Magnetic field effects on the surfactant concentration over ferrofluid droplet surfaces in shear flows.

We investigate the impact of a magnetic field on surfactant concentration and interfacial forces across droplet surfaces within shear flows. Our analysis centers on a single two-dimensional ferrofluid droplet covered with surfactants, suspended in an immiscible, non-magnetizable liquid. The model combines incompressible Navier-Stokes equations and Maxwell's equations in the superparamagnetic limit in the single-fluid formulation, augmented by terms accounting for Marangoni, capillary, and magnetic forces at the droplet interface.

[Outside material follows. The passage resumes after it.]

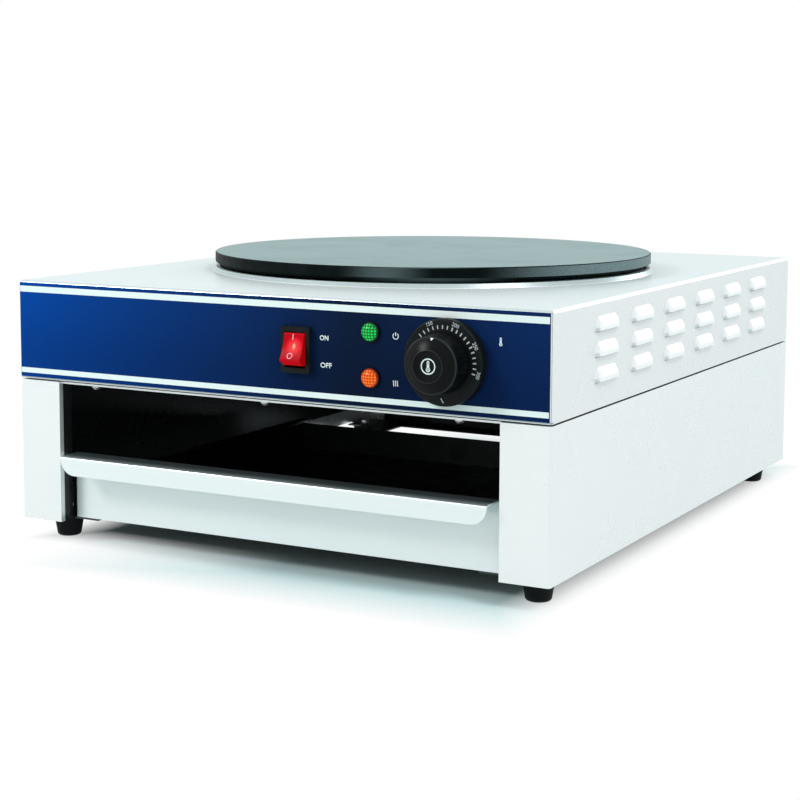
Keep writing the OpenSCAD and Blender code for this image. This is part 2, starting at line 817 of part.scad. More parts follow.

We solve the surfactant convection-diffusion equation at the surface, while a non-linear Langmuir equation of state relates surfactant concentration to surface tension. The model is numerically solved using finite differences, a level-set method for multiphase flow computation, and the closest-point method for concentration equation. Our findings reveal that even though the surfactant is magnetically neutral, the presence of a magnetic field significantly modifies its distribution at the interface. A magnetic field perpendicular to the primary flow direction shifts the maximum concentration zone from the droplet tips toward the flow vorticity direction, while a parallel field produces the opposite effect. Alterations in surfactant distribution directly impact the surface tension field, offering a potential wireless means of controlling droplet dynamics.